うまくいくかどうかは準備の段階でもある程度決まってくるものだと感じます。
身体調整テクニックのアドバイス
全体的に言えることですが、トレーニングや身体調整などすべてのものに対して現場にいると自分の思い込みがあったり、教わったものとは違う形に変化し、実践していることがあったり、抜けてしまっていることもあります。
それを自分の記憶だけを頼りにすると、方向がずれてしまうことがあります。
常にいろんなテクニックなどをひとつひとつ振り返り、確かめることも重要だということを言われ、実際に自分の課題に上がっていることの中には、聞き間違い、勘違いしていることも多く、個人教授ではそれらを確認し直す、見直す、テクニックを修正することの大切さを改めて痛感しました。
今でもわかっているつもりは多く、できているつもりになっていることもありますが、それらを気づき、修正し続けることでトレーナーとしてレベルアップをしていけると思っています。
この身体調整テクニックのアドバイスも以前、新身体調整テクニック習得コースでも学んだことですが、アドバイスをいただくと結果は当然違い、帰ってから現場で実践すると目的としている部位が緩み、明らかに変化しています。
このようにひとつひとつのテクニックを見直すことの重要性を改めて感じ、できているつもり、わかっているつもりになっていることを冷静に見つめられることも大切になると感じました。
今回の個人教授で感じたこと
毎回のセッションの中で課題は感じていますが、いかに原因をみつけられるか、そのためにクライアントさんの情報を徹底的に得ることが重要となります。
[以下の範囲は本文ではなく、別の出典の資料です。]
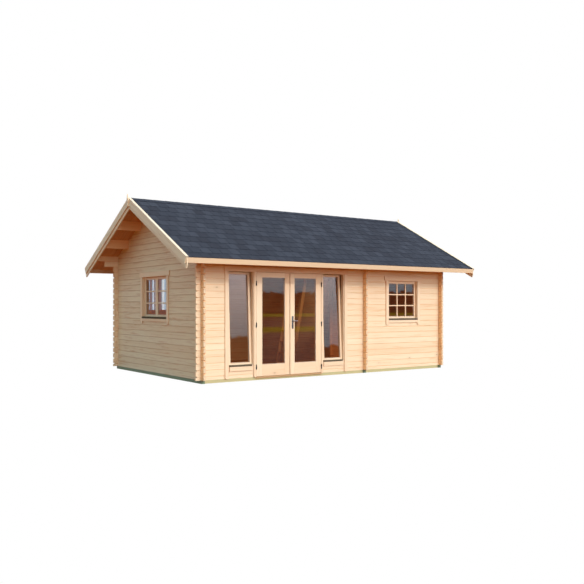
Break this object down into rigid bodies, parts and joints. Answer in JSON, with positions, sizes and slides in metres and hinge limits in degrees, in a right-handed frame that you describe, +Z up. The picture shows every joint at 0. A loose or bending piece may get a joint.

そこから得られた情報の中にヒントがあり、そこから考えられる原因にアプローチすることで改善に近づくことができます。
○○をするから改善する、○○方法をすれば直るではなく、原因は何か、なぜ現状のような悩みを持ってしまうのか、この原因を追究すること、情報収集をすることにもっと時間をさかなくていけないと感じます。
また基礎的な知識がないがために、選択肢がなかったりすることがあり、リコンディショニングについては現場を通じてもっと現場からの結果を分析する必要があると感じます。
その他にもできないことももちろんですが、できていると感じていることでもまだまだ改善点が多く、できていると思うのではなく、それぞれのテクニックを向上させ質を上げ続けることも必要だと感じました。
それだけ難しい世界ではあると思いますが、こうやって先生から学べる時間は本当にいつも学びが多く、貴重な時間に感じています。
また今回教わったことを現場で実践し、結果をみていきたいと思います。
今日も長い文章を最後まで読んでいただき、ありがとうございました。